The import script works from the command line, so you must first open a terminal on your desktop; or on a server without a desktop, log into a console. Then change to the directory where your audio files are stored, for example:

 $ cd /media/drive1


Alternatively, you can remain in the current directory and specify the full file system path to the audio files on the command line.

 Copying is specified by including the -c switch in the command:

$ campcaster-import -c /<path>/<to>/<your>/<files>


Linking is specified by using the -l switch instead:

$ campcaster-import -l /<path>/<to>/<your>/<files

Good metadata: Garbage in, garbage out

The campcaster-import script automatically imports any information that is in the files' ID3 tags. If these tags include 'junk' information, you will have to either edit the metadata later, or live with potentially inaccurate information.

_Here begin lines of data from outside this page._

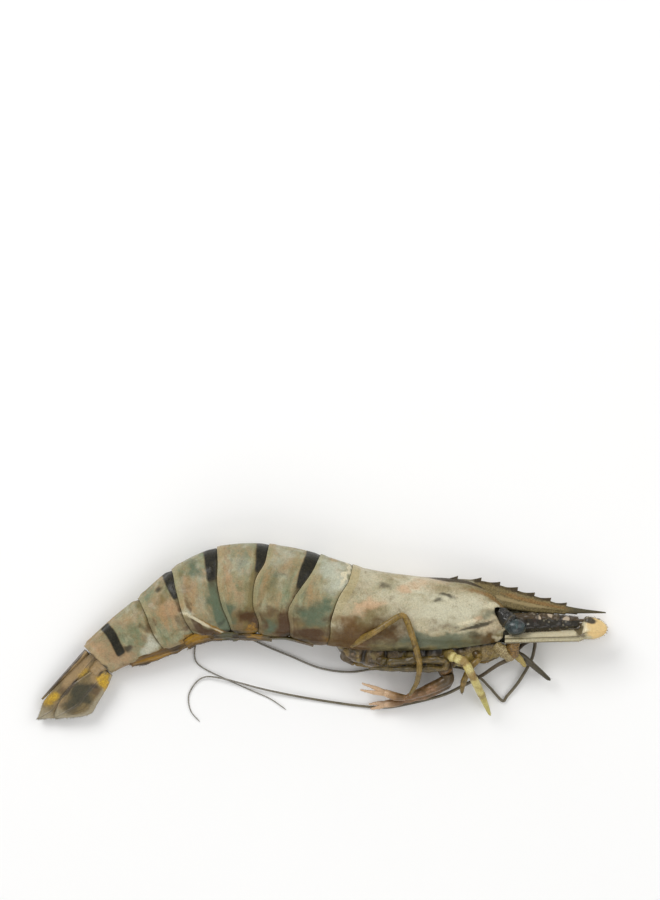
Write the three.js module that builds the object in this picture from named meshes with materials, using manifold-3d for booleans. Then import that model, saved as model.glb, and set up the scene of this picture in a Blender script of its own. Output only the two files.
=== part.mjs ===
// A raw tiger prawn, lying on its left side. Millimetres: +X towards the head, +Y towards the back, +Z up
// through the right flank. The underside of the left flank rests on z = 0, and the origin is under the
// middle of the animal.
//
// The body is built round a bent axis. A place on it is given by its station (the distance along the axis
// from the rear edge of the carapace: tailwards is positive, headwards negative), its rise (the distance
// from the axis towards the back) and its height z.
import * as THREE from "three";
import { LoftGeometry } from "three/addons/geometries/LoftGeometry.js";
import { mergeVertices } from "three/addons/utils/BufferGeometryUtils.js";
import Module from "manifold-3d";

// ---- Driving dimensions ----

const GAP = 0.3; // between neighbouring pieces
const SNUG = 0.1; // added to the gap where one piece is cut to another's shape

// The axis: it passes through AXIS_ORIGIN at station 0, and each stretch adds its length and its bend.
const AXIS_ORIGIN = { x: 8.67, y: 7.48 };
const HEADING_AT_ORIGIN = -15; // degrees, the way the head points
const CARAPACE_BENDS = [
  { length: 16, bend: 8 },
  { length: 38, bend: 4 },
];
const ABDOMEN_BENDS = [
  { length: 15.3, bend: 1 },
  { length: 15.8, bend: 9 },
  { length: 12.8, bend: 18 },
  { length: 11.6, bend: 12 },
  { length: 12.2, bend: 7 },
  { length: 22.4, bend: 6 },
];
const CARAPACE_LENGTH = 54;
const FOOTPRINT_MIDDLE = { x: 0.5, y: -1 };

// Body size by station: depth above and below the axis, and half the width.
const BODY = [
  { at: -54, up: 7, down: 5.2, half: 4.7 },
  { at: -50, up: 11.6, down: 6.4, half: 6.6 },
  { at: -42, up: 14.2, down: 8.5, half: 8.4 },
  { at: -30, up: 14.65, down: 10.7, half: 9.8 },
  { at: -16, up: 14.8, down: 12.9, half: 10.5 },
  { at: 0, up: 14.8, down: 15.2, half: 10.8 },
  { at: 15.3, up: 15.6, down: 15.6, half: 10.8 },
  { at: 31.1, up: 15.6, down: 16.3, half: 10.6 },
  { at: 43.9, up: 14.7, down: 15.2, half: 9.9 },
  { at: 55.5, up: 12.3, down: 12.4, half: 8.8 },
  { at: 67.7, up: 9.3, down: 11.4, half: 7.4 },
  { at: 79, up: 8, down: 9.4, half: 6.1 },
  { at: 90.1, up: 6.6, down: 7, half: 4.7 },
];
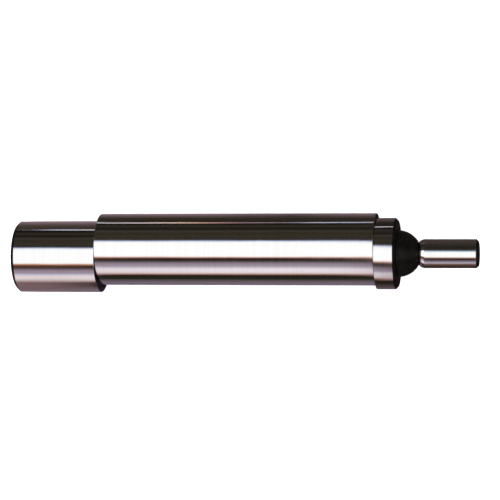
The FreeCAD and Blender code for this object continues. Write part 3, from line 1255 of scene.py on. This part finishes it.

The program Audio Tag Tool can be useful for batch setting and editing ID3 tags before importing audio files into Campcaster. On Ubuntu, you can install Audio Tag Tool with the command:

$ sudo apt-get install tagtool 


After installation, you can run the program with the command:

$ tagtool


The Tag Multiple Files feature of the Audio Tag Tool program is a particularly useful time saver if you have a large archive of untagged files. Sometimes there is artist or track information in the audio filename, which can be converted into an ID3 tag automatically.